The bank was the centre of a discussion this week about how serious the financial world is taking environmental, social, and governance (ESG) standards after it suspended the global head of responsible investing at its asset management arm, Stuart Kirk, who told the Financial Times' Moral Money Summit last week that central bankers were overstating the financial risks associated with climate change.

Quinn said in a subsequent LinkedIn post that he did not agree with Kirk’s comments, adding that he wanted the lender to be “the leading bank in supporting the global economy transition to net zero”.

 

Transition ramp

The finance industry needs to “engage with the companies who are making the transition” to net zero rather than shunning them, London Stock Exchange (LSEG) chief executive David Schwimmer said at the FII event.

“We’ve got 80 per cent of the world’s economy relying on fossil fuels. We can’t just flick that off,” he said.

“Working with companies in extractive resources – oil and gas, metals and mining – has to be the solution,” he said. The top companies in the FTSE 100 remain extractives companies, with Shell (SHEL) the largest by market capitalisation, and BP (BP.), Rio Tinto (RIO) and Glencore (GLEN) in the top 10. 
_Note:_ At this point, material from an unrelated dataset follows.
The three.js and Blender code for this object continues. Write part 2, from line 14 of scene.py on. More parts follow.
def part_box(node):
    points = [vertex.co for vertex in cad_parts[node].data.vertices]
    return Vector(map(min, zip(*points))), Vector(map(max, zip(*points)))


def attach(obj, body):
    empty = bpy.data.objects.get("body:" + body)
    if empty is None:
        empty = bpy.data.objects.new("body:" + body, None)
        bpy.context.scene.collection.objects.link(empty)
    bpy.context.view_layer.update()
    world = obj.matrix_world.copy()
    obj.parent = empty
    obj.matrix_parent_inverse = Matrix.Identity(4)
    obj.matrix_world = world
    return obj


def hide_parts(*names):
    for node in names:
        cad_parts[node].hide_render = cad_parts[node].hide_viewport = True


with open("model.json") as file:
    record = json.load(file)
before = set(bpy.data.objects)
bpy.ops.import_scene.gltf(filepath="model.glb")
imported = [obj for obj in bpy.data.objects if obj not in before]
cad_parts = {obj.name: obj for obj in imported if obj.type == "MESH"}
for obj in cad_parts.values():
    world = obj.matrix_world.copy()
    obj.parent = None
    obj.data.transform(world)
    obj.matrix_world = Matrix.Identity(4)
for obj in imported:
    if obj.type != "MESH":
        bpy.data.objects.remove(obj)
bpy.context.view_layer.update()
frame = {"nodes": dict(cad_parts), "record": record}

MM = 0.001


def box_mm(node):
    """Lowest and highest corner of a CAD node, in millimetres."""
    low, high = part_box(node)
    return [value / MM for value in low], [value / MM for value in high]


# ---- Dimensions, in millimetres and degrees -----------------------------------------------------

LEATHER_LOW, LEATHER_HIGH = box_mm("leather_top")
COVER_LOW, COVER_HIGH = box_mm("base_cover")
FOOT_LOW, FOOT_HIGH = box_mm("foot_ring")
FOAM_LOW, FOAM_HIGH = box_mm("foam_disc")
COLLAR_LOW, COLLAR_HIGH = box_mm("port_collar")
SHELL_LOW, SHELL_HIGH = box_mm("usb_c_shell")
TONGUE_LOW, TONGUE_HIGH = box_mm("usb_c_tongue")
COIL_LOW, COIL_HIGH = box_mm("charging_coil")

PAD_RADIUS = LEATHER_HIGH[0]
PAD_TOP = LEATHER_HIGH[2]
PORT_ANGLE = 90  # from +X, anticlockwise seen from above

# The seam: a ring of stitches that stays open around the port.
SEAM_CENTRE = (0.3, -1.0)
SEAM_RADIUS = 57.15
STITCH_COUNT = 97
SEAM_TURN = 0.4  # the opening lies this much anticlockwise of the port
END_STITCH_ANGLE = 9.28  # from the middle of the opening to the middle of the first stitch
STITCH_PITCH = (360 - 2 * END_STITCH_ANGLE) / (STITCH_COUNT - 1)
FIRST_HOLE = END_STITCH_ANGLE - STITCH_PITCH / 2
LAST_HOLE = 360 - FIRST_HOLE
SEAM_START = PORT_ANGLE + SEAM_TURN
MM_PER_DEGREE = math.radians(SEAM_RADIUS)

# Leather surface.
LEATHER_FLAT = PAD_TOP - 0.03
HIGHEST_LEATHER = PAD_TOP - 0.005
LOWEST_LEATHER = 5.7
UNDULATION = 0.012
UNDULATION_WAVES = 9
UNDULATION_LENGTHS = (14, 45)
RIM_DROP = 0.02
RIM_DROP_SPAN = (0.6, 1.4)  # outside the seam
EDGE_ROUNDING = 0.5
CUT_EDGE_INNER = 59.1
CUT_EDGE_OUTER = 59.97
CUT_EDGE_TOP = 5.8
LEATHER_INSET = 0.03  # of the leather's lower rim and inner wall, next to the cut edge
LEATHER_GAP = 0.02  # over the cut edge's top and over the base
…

Having told shareholders in his annual letter two years ago that “climate risk is investment risk”, BlackRock’s Larry Fink told the FII conference that the same document also said hydrocarbons shouldn’t be divested, arguing it was better to work with companies in the sector than against them. 

There are now additional issues around energy security and reliability of sourcing following Russia’s invasion of Ukraine, but these will resolve themselves and the resulting increase in prices will accelerate investment into renewables, Fink said.

“Higher energy prices actually bring down the green premium,” he said.

Investments into ESG have slowed in recent months. New money flows into ESG funds fell by 38 per cent quarter on quarter to $97bn (£77.7bn) during the first three months of this year, according to Morningstar data. ESG debt issuance also dropped by 15 per cent year on year to $330bn in the first four months, according to the Institute of International Finance.

The Future Investment Initiative, founded by Saudi Arabia’s sovereign wealth fund, launched a new framework for scoring ESG investments at the event. It argued that less than 10 per cent of the $41tn of current ESG investments have been made in emerging markets, despite them being home to half of the world’s GDP and 90 per cent of its population. 

Laura Lutton, global head of ESG research at Sustainalytics, an ESG ratings agency owned by Morningstar, rejected the notion that existing ratings were a barrier to investment, saying that it rates 170 sovereigns and about 13,000 corporate issuers around the world. It uses an absolute rating so that clients can make meaningful comparisons across markets, she said.

Country risk will be a factor when assessing company ratings, because in many emerging markets it will heighten the investment risk, she said.

“The methodology certainly favours countries that have stable governments, strong environmental policies and so forth.”

Country-specific risks around corruption and the rule of law are important considerations for investors, said James Alexander, chief executive of the UK Sustainable Investment Finance Association.

“It’s such a tragedy of our age that the areas that need investment the most are among those that are suffering from wider governance challenges and therefore the money doesn’t flow as it should.”

Only three of the 20 countries deemed to be the least corrupt in the world are emerging market economies, according to Transparency International's Corruption Perceptions Index.